What is your favourite part of the design process from inspiration, drawing to the final printed fabric/product?
I enjoy the whole process but I especially love carving the stamps, it's a very relaxing process.
Who do you design for? Who is your muse?
I don't have muses, I do really enjoy working very closely with the client. It makes my day when we’re both happy with the final result.
What first sparked your interest in print design?
I’ve always enjoyed painting and creativity in all forms. Two years ago I started learning about
handmade techniques: marbling, hand carved stamps, block printing. I’ve found hand carving stamps is a Zen way to work.
Describe your style in 10 words:
Organic, colorful, arty, modern, versatile, artisan, vibrant and unconventional.
What is your favourite medium to work in and why?
Hand carved rubber stamps and marbling techniques.
What / who are your major influences?
I love the style of Josef Frank, William Morris, the marbling works of Susan Pogani and Karli Frigge. I also like Karin Haas a lot.
As I’ve worked so many years in women's magazines, fashion trends are part of my creative background. I do also recommended the V&A Pattern Books Collection: so inspiring!
What has been your career highlight so far?
I'd been working doing illustrations on a big packaging project collaborating with an American creative agency. If I tell you their name, I would have to kill you :)
Your biggest challenge you have faced as a designer
To reinvent myself, to go from working in fashion magazines to starting a career as a print designer.
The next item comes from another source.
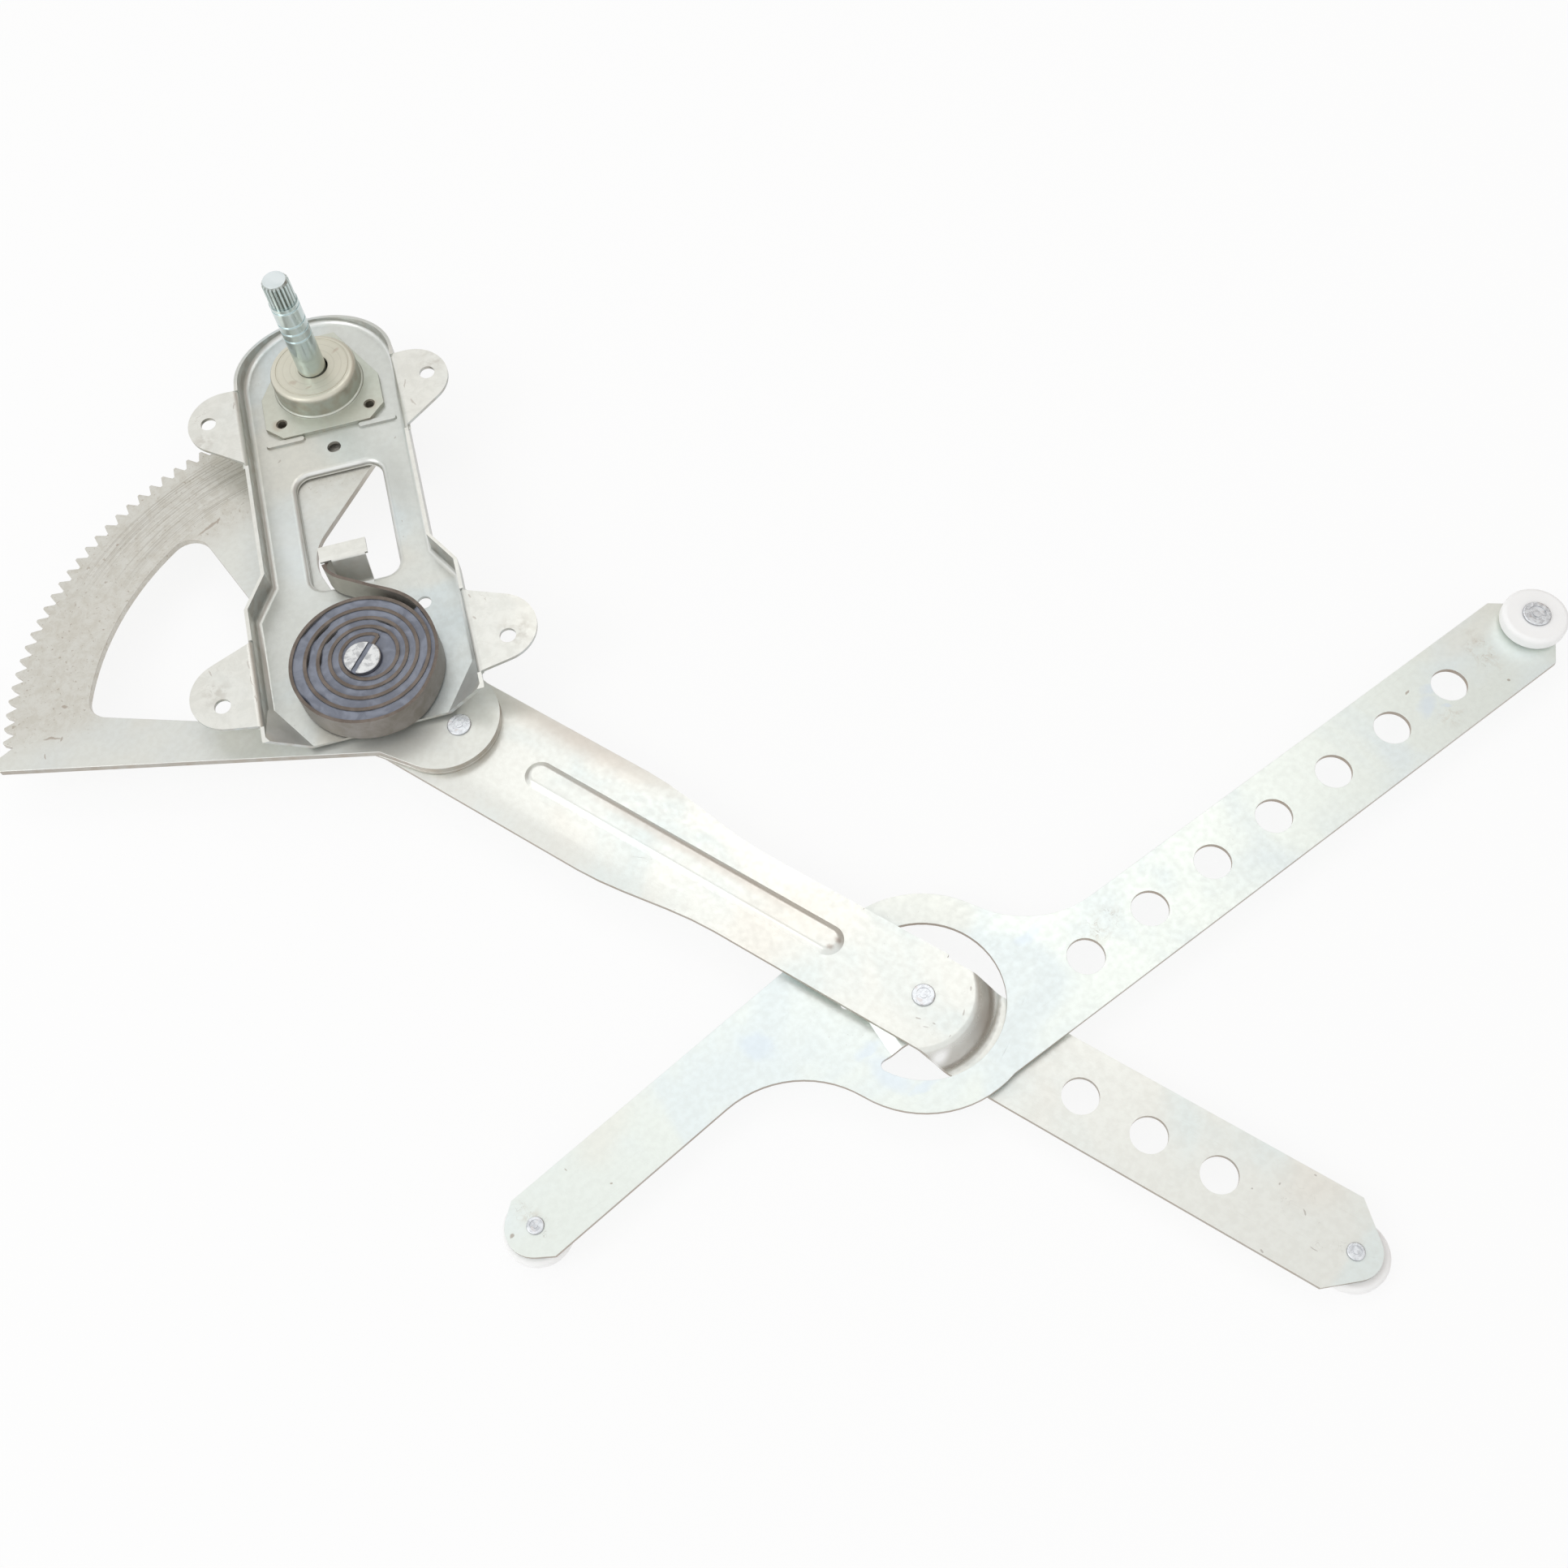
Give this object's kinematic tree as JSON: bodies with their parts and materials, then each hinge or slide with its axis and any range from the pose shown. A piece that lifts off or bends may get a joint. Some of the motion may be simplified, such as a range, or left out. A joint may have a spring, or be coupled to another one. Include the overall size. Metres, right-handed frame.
{
  "type": "window regulator",
  "caption": "Manual crossed-arm window regulator with a crank spindle, sector gear, coiled counterbalance spring, lift arm and equalizer arm with nylon rollers.",
  "frame": {"origin": "midway between the two lower ear holes of the base plate, on the face of the ears that bolts to the door's inner panel", "axes": "+X along the pair of lower ear holes towards the long arms, +Y from them towards the crank spindle, +Z out of the panel along the spindle towards its splined tip"},
  "size_m": [0.6045, 0.5099, 0.0903],
  "materials": {
    "base_zinc": "satin zinc plate with light handling marks",
    "housing_zinc": "dull zinc plate",
    "eyelet_steel": "dull zinc plate",
    "spring_steel": "oiled bare spring steel",
    "stud_zinc": "bright zinc plate",
    "spindle_zinc": "bright zinc plate",
    "pinion_steel": "bare machined steel",
    "sector_steel": "bare cold rolled steel",
    "arm_zinc": "satin zinc plate",
    "equalizer_zinc": "satin zinc plate",
    "rivet_steel": "bright zinc plate",
    "nylon": "natural white nylon"
  },
  "bodies": {
    "base": {"base_plate": "base_zinc", "brake_housing": "housing_zinc", "housing_eyelet_left": "eyelet_steel", "housing_eyelet_right": "eyelet_steel", "housing_eyelet_far": "eyelet_steel", "wrap_spring": "spring_steel", "pivot_bush": "stud_zinc", "counterbalance_spring": "spring_steel"},
    "crank": {"crank_spindle": "spindle_zinc", "pinion": "pinion_steel"},
    "lift_arm": {"sector_gear": "sector_steel", "spacer_plate": "sector_steel", "main_arm": "arm_zinc", "pivot_stud": "stud_zinc", "thrust_washer": "rivet_steel", "sector_rivet_outer": "rivet_steel", "sector_rivet_inner": "rivet_steel", "scissor_rivet": "rivet_steel", "scissor_washer": "rivet_steel", "lift_roller_pin": "rivet_steel"},
    "equalizer": {"equalizer_arm": "equalizer_zinc", "channel_roller_pin": "rivet_steel", "tail_roller_pin": "rivet_steel"},
    "lift_wheel": {"lift_roller": "nylon"},
    "channel_wheel": {"channel_roller": "nylon"},
    "tail_wheel": {"tail_roller": "nylon"}
  },
  "joints": [
    {"name": "arm_lift", "type": "hinge", "parent": "base", "child": "lift_arm", "pos_m": [0, 0.004, 0], "axis": [0, 0, 1], "range_deg": [-82, 12], "deforming": ["counterbalance_spring"]},
    {"name": "crank_spin", "type": "hinge", "parent": "base", "child": "crank", "pos_m": [0, 0.157, 0], "axis": [0, 0, 1], "range_deg": [-218, 1487]},
    {"name": "equalizer_pivot", "type": "hinge", "parent": "lift_arm", "child": "equalizer", "pos_m": [0.16986, -0.1793, -0.0215], "axis": [0, 0, 1], "range_deg": [-151, 20]},
    {"name": "lift_roller_spin", "type": "hinge", "parent": "lift_arm", "child": "lift_wheel", "pos_m": [0.28187, -0.30195, -0.03275], "axis": [0, 0, 1], "continuous": true},
    {"name": "channel_roller_spin", "type": "hinge", "parent": "equalizer", "child": "channel_wheel", "pos_m": [0.44359, -0.09577, -0.01985], "axis": [0, 0, 1], "continuous": true},
    {"name": "tail_roller_spin", "type": "hinge", "parent": "equalizer", "child": "tail_wheel", "pos_m": [0.01965, -0.22082, -0.03045], "axis": [0, 0, 1], "continuous": true}
  ],
  "couplings": [
    {"joint": "crank_spin", "follows": "arm_lift", "ratio": -18.125}
  ]
}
Best exhibition/museum/research trip/inspirational place
Any Klimt exhibition, the Prado Museum, the Thyssen Museum (Spain). I also love Paris and San Francisco. They are very inspiring cities.
Favourite music when designing
Yumi Zouma, The Japanese House,… I’ve been obsessed with Christine and the Queens lately.
What are you working on at the moment?
I am working on a pattern for a Spanish beauty brand, I also create patterns for several trend agencies and I’m part of the artists roster of a Canadian company that designs packaging.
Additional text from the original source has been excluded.